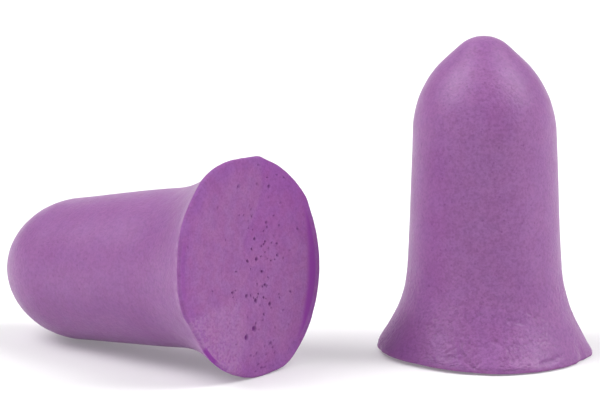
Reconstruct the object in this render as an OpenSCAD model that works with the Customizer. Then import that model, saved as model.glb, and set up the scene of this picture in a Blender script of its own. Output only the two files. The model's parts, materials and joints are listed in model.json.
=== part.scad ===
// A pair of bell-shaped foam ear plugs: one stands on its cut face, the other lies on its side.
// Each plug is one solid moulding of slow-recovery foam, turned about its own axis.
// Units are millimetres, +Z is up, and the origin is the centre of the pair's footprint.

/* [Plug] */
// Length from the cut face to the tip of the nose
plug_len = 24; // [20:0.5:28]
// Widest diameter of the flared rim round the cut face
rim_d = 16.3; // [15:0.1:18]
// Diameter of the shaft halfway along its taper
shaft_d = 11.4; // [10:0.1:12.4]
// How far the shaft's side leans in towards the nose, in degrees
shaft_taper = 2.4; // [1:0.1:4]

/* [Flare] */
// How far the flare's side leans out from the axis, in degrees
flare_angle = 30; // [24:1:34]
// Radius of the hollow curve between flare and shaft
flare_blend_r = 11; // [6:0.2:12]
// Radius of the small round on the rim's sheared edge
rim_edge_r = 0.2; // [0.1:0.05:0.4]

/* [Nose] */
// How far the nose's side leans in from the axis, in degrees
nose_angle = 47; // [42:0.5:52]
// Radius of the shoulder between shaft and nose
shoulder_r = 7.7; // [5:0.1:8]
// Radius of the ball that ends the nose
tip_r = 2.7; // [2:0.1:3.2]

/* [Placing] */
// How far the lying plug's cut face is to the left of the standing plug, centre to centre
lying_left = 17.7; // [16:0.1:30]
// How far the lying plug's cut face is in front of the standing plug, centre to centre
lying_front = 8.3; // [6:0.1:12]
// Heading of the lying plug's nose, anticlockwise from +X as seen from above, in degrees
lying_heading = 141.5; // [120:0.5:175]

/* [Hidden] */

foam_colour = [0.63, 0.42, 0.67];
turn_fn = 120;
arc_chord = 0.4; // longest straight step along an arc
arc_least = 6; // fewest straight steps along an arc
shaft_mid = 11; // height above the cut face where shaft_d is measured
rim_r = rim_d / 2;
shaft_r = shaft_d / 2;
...
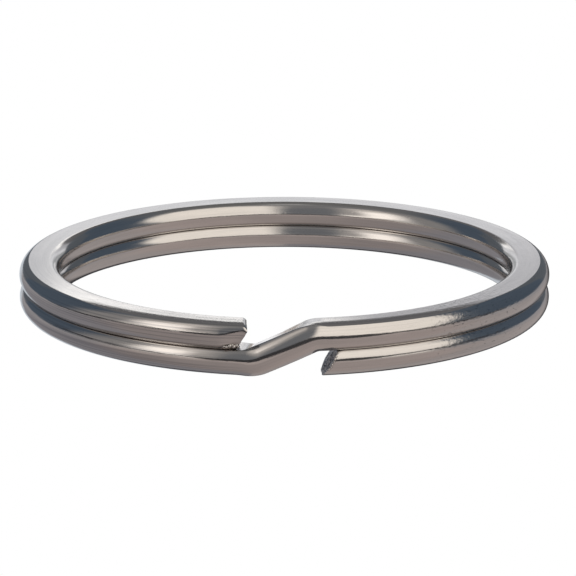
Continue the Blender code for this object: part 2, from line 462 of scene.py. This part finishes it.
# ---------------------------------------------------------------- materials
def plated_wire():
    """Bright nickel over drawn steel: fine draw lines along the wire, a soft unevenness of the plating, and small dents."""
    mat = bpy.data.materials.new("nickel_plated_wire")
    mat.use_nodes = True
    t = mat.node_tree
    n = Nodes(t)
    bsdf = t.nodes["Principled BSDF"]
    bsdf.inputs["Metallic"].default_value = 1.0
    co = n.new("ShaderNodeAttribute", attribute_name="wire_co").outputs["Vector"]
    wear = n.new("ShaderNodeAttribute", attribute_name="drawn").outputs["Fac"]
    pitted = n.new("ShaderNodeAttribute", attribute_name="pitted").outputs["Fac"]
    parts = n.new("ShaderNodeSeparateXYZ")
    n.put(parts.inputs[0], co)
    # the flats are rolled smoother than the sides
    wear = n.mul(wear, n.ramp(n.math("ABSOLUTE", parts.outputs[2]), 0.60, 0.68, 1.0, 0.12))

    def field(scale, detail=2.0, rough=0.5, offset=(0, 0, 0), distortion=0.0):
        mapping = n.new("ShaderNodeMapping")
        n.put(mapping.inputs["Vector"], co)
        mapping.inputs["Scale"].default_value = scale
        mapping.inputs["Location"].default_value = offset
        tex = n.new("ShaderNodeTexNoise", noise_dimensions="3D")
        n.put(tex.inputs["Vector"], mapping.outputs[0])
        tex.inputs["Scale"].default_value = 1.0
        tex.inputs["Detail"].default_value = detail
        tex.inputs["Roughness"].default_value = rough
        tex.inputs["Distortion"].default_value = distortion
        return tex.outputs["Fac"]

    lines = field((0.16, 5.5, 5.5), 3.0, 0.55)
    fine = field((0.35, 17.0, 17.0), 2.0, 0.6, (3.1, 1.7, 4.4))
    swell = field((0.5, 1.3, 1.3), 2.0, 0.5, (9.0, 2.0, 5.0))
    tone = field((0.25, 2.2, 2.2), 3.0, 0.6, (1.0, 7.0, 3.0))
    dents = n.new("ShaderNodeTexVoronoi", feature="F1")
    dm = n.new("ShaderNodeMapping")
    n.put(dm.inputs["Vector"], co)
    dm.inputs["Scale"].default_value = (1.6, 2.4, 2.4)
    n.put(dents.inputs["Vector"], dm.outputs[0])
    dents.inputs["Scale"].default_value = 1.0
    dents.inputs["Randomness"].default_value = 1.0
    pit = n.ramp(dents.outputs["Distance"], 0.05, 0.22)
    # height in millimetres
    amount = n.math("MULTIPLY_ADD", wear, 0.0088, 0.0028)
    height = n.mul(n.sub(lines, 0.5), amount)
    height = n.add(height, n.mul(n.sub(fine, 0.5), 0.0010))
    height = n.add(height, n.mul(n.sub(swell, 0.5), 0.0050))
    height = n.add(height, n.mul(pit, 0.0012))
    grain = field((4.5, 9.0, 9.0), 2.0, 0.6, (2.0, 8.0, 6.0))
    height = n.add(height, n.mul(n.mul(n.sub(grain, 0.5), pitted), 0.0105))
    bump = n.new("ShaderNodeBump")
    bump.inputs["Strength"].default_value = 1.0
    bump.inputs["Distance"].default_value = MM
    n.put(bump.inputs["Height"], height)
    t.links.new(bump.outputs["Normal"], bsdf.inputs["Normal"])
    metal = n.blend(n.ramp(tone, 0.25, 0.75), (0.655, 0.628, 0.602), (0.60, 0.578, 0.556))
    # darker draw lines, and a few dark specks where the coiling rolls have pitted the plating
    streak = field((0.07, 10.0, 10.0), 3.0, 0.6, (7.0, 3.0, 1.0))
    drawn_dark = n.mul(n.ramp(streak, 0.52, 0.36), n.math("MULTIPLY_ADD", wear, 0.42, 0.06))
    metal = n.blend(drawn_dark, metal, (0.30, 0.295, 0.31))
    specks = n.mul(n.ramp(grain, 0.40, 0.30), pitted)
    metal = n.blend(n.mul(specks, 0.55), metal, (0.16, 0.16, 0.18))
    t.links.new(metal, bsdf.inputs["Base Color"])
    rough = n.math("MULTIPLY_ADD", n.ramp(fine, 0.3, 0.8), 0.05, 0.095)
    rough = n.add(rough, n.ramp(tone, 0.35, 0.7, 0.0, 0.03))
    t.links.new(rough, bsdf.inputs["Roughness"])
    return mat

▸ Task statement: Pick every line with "from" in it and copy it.

▸ Solution to this problem:
// Length from the cut face to the tip of the nose
// How far the flare's side leans out from the axis, in degrees
// How far the nose's side leans in from the axis, in degrees
// Heading of the lying plug's nose, anticlockwise from +X as seen from above, in degrees
Continue the Blender code for this object: part 2, from line 462 of scene.py. This part finishes it.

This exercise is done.